→ Prompt: From the entries that follow, reproduce exactly and only the lines from the line with "for (const [name, guy]" to the line with "record = json.load(file)", endpoints included.
=====
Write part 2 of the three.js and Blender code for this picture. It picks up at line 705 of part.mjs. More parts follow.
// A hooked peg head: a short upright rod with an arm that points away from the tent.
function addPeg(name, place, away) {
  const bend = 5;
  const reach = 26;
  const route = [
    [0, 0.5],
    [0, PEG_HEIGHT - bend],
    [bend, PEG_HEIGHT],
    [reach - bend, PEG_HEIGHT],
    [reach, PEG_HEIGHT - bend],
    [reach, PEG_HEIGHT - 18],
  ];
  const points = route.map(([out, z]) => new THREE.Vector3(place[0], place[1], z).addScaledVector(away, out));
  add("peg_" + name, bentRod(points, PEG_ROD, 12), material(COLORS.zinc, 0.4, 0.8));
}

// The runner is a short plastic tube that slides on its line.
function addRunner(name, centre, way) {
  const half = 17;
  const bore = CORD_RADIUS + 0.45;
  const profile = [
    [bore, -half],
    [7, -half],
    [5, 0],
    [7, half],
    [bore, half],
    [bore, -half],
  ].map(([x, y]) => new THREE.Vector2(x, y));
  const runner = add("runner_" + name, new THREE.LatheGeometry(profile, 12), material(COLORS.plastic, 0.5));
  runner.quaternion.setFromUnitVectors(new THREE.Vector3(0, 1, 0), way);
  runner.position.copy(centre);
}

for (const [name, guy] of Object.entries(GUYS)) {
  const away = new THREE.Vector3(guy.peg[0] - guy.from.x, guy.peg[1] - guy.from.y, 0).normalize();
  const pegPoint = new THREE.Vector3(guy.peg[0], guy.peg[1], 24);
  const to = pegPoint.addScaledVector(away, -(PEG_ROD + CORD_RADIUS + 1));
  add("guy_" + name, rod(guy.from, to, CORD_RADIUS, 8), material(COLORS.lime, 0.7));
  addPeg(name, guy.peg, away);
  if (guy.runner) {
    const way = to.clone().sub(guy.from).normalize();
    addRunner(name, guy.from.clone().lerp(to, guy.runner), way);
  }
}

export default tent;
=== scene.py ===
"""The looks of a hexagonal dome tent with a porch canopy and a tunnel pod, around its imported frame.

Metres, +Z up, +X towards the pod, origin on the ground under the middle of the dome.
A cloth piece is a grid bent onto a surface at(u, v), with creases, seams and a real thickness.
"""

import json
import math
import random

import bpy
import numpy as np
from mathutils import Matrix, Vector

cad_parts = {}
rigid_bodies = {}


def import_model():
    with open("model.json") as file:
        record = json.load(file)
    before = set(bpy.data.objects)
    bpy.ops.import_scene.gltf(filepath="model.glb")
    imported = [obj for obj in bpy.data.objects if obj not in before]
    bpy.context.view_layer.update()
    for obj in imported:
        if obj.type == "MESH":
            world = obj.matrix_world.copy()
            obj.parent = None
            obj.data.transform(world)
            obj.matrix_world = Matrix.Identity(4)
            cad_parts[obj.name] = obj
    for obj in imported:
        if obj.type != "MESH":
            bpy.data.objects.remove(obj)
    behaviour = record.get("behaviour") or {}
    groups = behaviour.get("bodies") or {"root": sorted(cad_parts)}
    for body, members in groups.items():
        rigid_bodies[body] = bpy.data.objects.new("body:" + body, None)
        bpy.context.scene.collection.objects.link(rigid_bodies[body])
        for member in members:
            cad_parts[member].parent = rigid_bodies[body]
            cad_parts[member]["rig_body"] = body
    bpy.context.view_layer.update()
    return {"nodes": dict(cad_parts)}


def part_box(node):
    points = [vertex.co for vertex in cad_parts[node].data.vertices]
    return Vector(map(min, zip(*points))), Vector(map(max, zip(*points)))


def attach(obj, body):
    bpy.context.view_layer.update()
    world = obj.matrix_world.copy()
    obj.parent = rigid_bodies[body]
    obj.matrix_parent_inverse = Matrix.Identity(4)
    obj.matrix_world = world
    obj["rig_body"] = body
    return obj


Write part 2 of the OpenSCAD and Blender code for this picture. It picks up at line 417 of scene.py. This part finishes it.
=====
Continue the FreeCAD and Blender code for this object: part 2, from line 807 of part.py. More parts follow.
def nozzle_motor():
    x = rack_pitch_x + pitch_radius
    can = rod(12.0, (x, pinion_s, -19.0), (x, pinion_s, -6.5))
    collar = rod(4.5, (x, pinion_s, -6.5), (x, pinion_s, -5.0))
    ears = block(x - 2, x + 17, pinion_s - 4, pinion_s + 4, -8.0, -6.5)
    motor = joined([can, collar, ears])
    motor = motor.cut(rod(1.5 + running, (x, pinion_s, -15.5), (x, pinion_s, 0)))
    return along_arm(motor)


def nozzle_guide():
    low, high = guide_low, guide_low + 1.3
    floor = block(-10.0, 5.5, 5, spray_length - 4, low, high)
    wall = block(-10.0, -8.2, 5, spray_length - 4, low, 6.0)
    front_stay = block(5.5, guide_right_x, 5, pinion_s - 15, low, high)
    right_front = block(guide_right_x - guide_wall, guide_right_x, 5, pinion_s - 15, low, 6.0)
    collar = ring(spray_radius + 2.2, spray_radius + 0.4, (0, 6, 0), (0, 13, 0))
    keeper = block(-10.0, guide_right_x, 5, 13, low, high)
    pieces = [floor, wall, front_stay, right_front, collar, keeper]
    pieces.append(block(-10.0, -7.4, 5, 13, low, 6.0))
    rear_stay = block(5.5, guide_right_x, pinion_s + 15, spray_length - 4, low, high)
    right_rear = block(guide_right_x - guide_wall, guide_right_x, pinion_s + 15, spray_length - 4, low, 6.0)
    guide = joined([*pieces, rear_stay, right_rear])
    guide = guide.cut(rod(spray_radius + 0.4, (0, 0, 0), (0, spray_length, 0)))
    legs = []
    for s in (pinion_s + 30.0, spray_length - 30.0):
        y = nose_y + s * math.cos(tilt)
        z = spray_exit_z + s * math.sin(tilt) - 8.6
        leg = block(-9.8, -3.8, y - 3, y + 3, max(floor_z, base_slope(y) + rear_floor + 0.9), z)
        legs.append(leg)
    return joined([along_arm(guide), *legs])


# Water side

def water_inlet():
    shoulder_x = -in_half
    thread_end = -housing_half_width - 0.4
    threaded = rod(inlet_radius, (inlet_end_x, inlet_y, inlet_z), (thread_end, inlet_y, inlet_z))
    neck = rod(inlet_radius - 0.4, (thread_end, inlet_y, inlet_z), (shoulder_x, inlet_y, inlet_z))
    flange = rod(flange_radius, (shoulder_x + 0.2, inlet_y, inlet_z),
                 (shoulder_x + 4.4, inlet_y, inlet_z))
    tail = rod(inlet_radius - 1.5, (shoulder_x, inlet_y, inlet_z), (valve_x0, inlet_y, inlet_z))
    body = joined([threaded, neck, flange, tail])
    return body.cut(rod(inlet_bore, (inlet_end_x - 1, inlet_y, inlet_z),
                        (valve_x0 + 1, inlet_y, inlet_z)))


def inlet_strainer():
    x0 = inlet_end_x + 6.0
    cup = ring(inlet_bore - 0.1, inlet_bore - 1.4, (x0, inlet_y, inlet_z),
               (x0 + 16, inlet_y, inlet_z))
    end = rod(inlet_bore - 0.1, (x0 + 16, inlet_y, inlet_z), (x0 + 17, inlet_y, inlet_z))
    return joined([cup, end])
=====
→ Problem solution:
for (const [name, guy] of Object.entries(GUYS)) {
  const away = new THREE.Vector3(guy.peg[0] - guy.from.x, guy.peg[1] - guy.from.y, 0).normalize();
  const pegPoint = new THREE.Vector3(guy.peg[0], guy.peg[1], 24);
  const to = pegPoint.addScaledVector(away, -(PEG_ROD + CORD_RADIUS + 1));
  add("guy_" + name, rod(guy.from, to, CORD_RADIUS, 8), material(COLORS.lime, 0.7));
  addPeg(name, guy.peg, away);
  if (guy.runner) {
    const way = to.clone().sub(guy.from).normalize();
    addRunner(name, guy.from.clone().lerp(to, guy.runner), way);
  }
}

export default tent;
=== scene.py ===
"""The looks of a hexagonal dome tent with a porch canopy and a tunnel pod, around its imported frame.

Metres, +Z up, +X towards the pod, origin on the ground under the middle of the dome.
A cloth piece is a grid bent onto a surface at(u, v), with creases, seams and a real thickness.
"""

import json
import math
import random

import bpy
import numpy as np
from mathutils import Matrix, Vector

cad_parts = {}
rigid_bodies = {}


def import_model():
    with open("model.json") as file:
        record = json.load(file)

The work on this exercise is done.